EXERCISE DESCRIPTION: Reproduce the entries exactly.

INPUT:

* * * * *

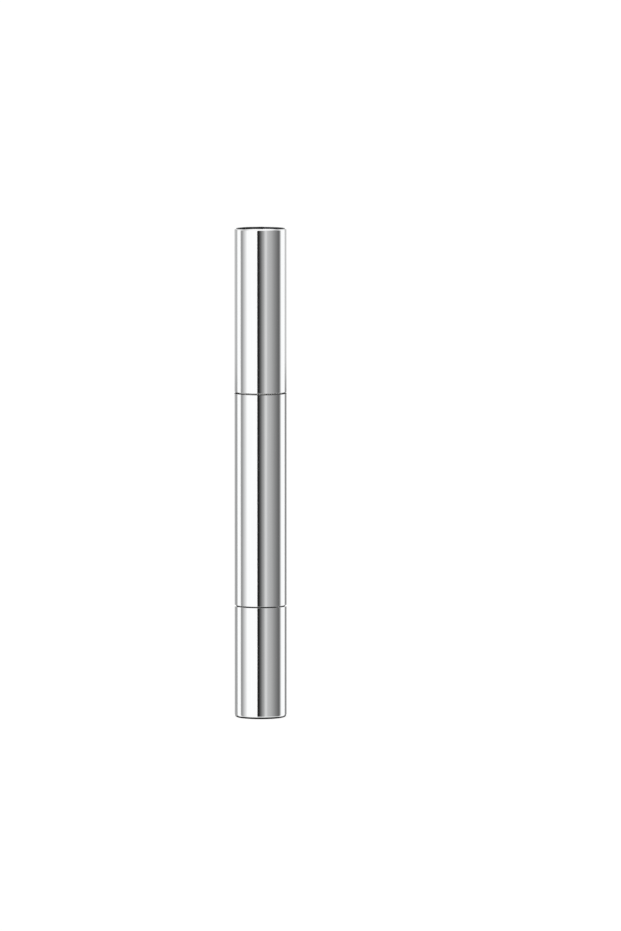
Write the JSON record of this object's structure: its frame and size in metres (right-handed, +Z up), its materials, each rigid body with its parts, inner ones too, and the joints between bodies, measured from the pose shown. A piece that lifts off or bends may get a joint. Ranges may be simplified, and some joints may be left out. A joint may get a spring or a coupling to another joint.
{
  "type": "nail oil pen",
  "caption": "Slim metal-clad twist pen for nail oil, with a pull-off cap, a round brush in a white nozzle and a click-turning knob that drives a piston up the barrel.",
  "frame": {"origin": "middle of the flat foot of the knob, on which the closed pen stands", "axes": "+Z up along the pen's axis, from the knob to the cap; +X to the right and -Y towards the viewer of the picture"},
  "size_m": [0.013, 0.013, 0.1215],
  "materials": {
    "polished_metal": "polished to a mirror",
    "natural_plastic": "translucent, moulded",
    "white_plastic": "smooth, moulded",
    "grey_plastic": "smooth, moulded",
    "spring_plastic": "satin, moulded",
    "rubber": "satin",
    "bristle_fibre": "fine white nylon fibres"
  },
  "bodies": {
    "barrel": {"barrel_shell": "polished_metal", "reservoir": "natural_plastic", "neck_seal": "white_plastic", "tail_bush": "grey_plastic", "ratchet_ring": "grey_plastic", "screw_nut": "white_plastic", "feed_tube": "natural_plastic", "nozzle": "white_plastic", "brush_root": "white_plastic", "bristles": "bristle_fibre"},
    "cap": {"cap_shell": "polished_metal", "cap_liner": "white_plastic", "cap_end_disc": "polished_metal"},
    "knob": {"knob_shell": "polished_metal", "knob_core": "grey_plastic", "click_pawl": "spring_plastic", "damping_ring": "rubber"},
    "screw": {"lead_screw": "white_plastic"},
    "plunger": {"piston": "white_plastic"}
  },
  "joints": [
    {"name": "cap_pull", "type": "slide", "parent": "barrel", "child": "cap", "axis": [0, 0, 1], "range_m": [0, 0.045]},
    {"name": "knob_turn", "type": "hinge", "parent": "barrel", "child": "knob", "pos_m": [0, 0, 0.02785], "axis": [0, 0, 1], "range_deg": [0, 3600]},
    {"name": "screw_feed", "type": "slide", "parent": "knob", "child": "screw", "axis": [0, 0, 1], "range_m": [0, 0.0301]},
    {"name": "piston_feed", "type": "slide", "parent": "barrel", "child": "plunger", "axis": [0, 0, 1], "range_m": [0, 0.0301]}
  ],
  "couplings": [
    {"joint": "screw_feed", "follows": "knob_turn", "m_per_rad": 0.00047746},
    {"joint": "piston_feed", "follows": "knob_turn", "m_per_rad": 0.00047746}
  ]
}
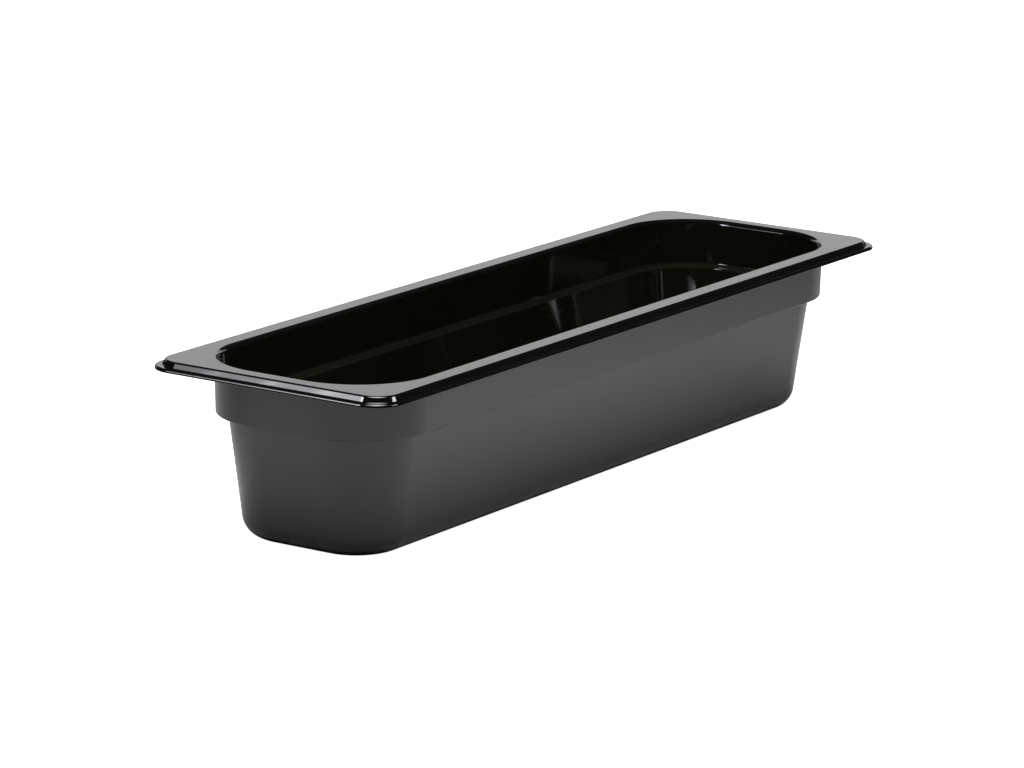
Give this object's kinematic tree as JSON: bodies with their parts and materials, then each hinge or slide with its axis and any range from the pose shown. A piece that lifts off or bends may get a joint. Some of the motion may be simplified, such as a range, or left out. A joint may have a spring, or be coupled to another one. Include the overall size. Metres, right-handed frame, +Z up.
{
  "type": "deli food pan",
  "caption": "Long rectangular food pan with a deep tapered well, a stepped upper band and a flanged rim that hangs in a counter opening or carries a lid.",
  "frame": {"origin": "centre of the flat base, on the surface the pan stands on", "axes": "+X along the pan's length, +Y across it, +Z up out of its mouth"},
  "size_m": [0.53, 0.162, 0.102],
  "materials": {
    "black_polycarbonate": "high gloss inside and on the rim, fine satin on the outside of the walls"
  },
  "bodies": {
    "root": {"food_pan": "black_polycarbonate"}
  },
  "joints": []
}
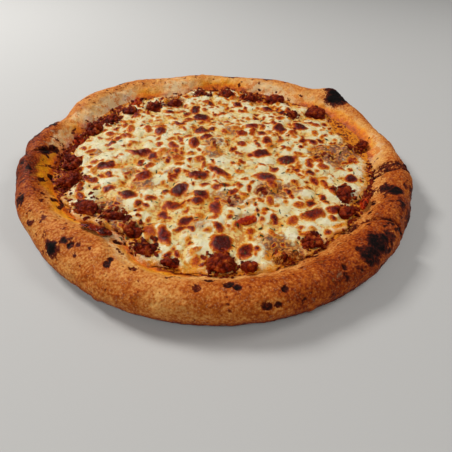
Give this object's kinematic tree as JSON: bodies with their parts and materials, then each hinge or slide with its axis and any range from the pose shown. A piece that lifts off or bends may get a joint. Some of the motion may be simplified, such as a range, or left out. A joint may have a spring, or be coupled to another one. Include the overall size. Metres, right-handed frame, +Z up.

* * * * *

RESPONSE:
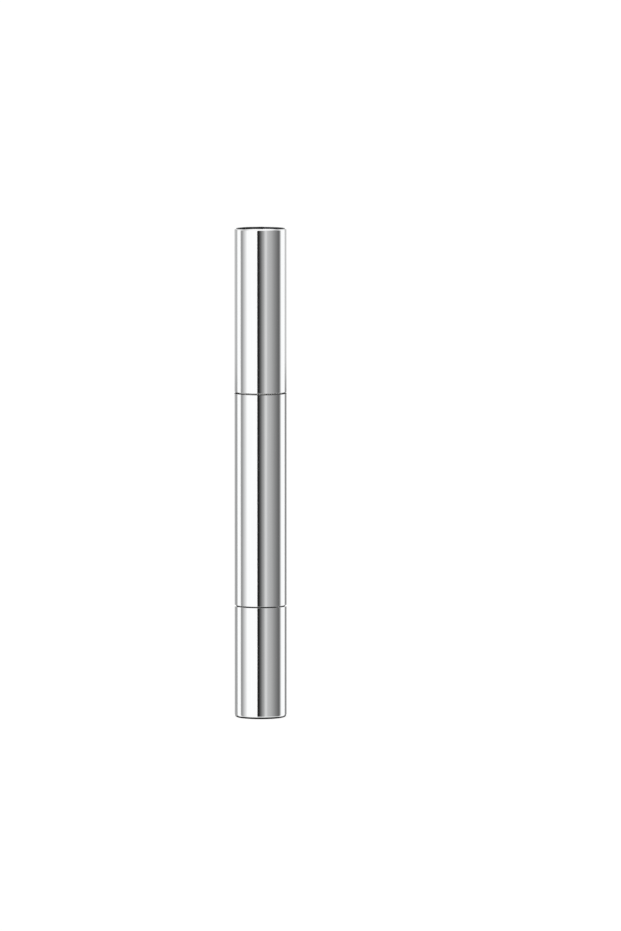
Write the JSON record of this object's structure: its frame and size in metres (right-handed, +Z up), its materials, each rigid body with its parts, inner ones too, and the joints between bodies, measured from the pose shown. A piece that lifts off or bends may get a joint. Ranges may be simplified, and some joints may be left out. A joint may get a spring or a coupling to another joint.
{
  "type": "nail oil pen",
  "caption": "Slim metal-clad twist pen for nail oil, with a pull-off cap, a round brush in a white nozzle and a click-turning knob that drives a piston up the barrel.",
  "frame": {"origin": "middle of the flat foot of the knob, on which the closed pen stands", "axes": "+Z up along the pen's axis, from the knob to the cap; +X to the right and -Y towards the viewer of the picture"},
  "size_m": [0.013, 0.013, 0.1215],
  "materials": {
    "polished_metal": "polished to a mirror",
    "natural_plastic": "translucent, moulded",
    "white_plastic": "smooth, moulded",
    "grey_plastic": "smooth, moulded",
    "spring_plastic": "satin, moulded",
    "rubber": "satin",
    "bristle_fibre": "fine white nylon fibres"
  },
  "bodies": {
    "barrel": {"barrel_shell": "polished_metal", "reservoir": "natural_plastic", "neck_seal": "white_plastic", "tail_bush": "grey_plastic", "ratchet_ring": "grey_plastic", "screw_nut": "white_plastic", "feed_tube": "natural_plastic", "nozzle": "white_plastic", "brush_root": "white_plastic", "bristles": "bristle_fibre"},
    "cap": {"cap_shell": "polished_metal", "cap_liner": "white_plastic", "cap_end_disc": "polished_metal"},
    "knob": {"knob_shell": "polished_metal", "knob_core": "grey_plastic", "click_pawl": "spring_plastic", "damping_ring": "rubber"},
    "screw": {"lead_screw": "white_plastic"},
    "plunger": {"piston": "white_plastic"}
  },
  "joints": [
    {"name": "cap_pull", "type": "slide", "parent": "barrel", "child": "cap", "axis": [0, 0, 1], "range_m": [0, 0.045]},
    {"name": "knob_turn", "type": "hinge", "parent": "barrel", "child": "knob", "pos_m": [0, 0, 0.02785], "axis": [0, 0, 1], "range_deg": [0, 3600]},
    {"name": "screw_feed", "type": "slide", "parent": "knob", "child": "screw", "axis": [0, 0, 1], "range_m": [0, 0.0301]},
    {"name": "piston_feed", "type": "slide", "parent": "barrel", "child": "plunger", "axis": [0, 0, 1], "range_m": [0, 0.0301]}
  ],
  "couplings": [
    {"joint": "screw_feed", "follows": "knob_turn", "m_per_rad": 0.00047746},
    {"joint": "piston_feed", "follows": "knob_turn", "m_per_rad": 0.00047746}
  ]
}
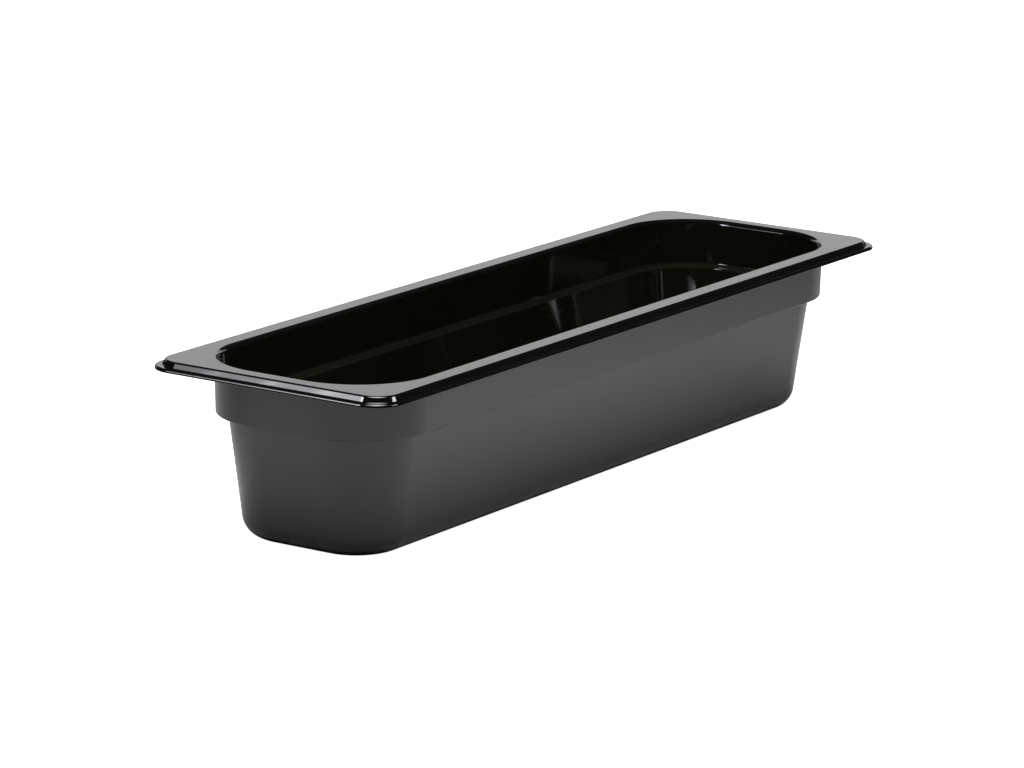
Give this object's kinematic tree as JSON: bodies with their parts and materials, then each hinge or slide with its axis and any range from the pose shown. A piece that lifts off or bends may get a joint. Some of the motion may be simplified, such as a range, or left out. A joint may have a spring, or be coupled to another one. Include the overall size. Metres, right-handed frame, +Z up.
{
  "type": "deli food pan",
  "caption": "Long rectangular food pan with a deep tapered well, a stepped upper band and a flanged rim that hangs in a counter opening or carries a lid.",
  "frame": {"origin": "centre of the flat base, on the surface the pan stands on", "axes": "+X along the pan's length, +Y across it, +Z up out of its mouth"},
  "size_m": [0.53, 0.162, 0.102],
  "materials": {
    "black_polycarbonate": "high gloss inside and on the rim, fine satin on the outside of the walls"
  },
  "bodies": {
    "root": {"food_pan": "black_polycarbonate"}
  },
  "joints": []
}
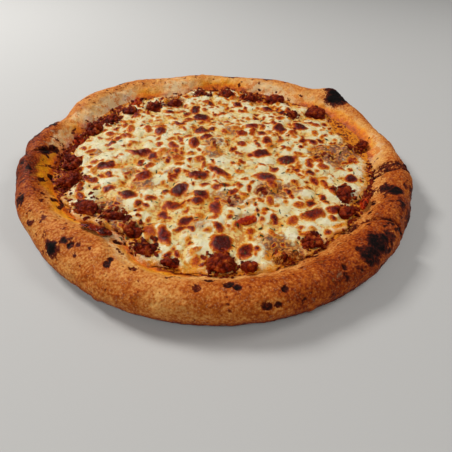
Give this object's kinematic tree as JSON: bodies with their parts and materials, then each hinge or slide with its axis and any range from the pose shown. A piece that lifts off or bends may get a joint. Some of the motion may be simplified, such as a range, or left out. A joint may have a spring, or be coupled to another one. Include the overall size. Metres, right-handed frame, +Z up.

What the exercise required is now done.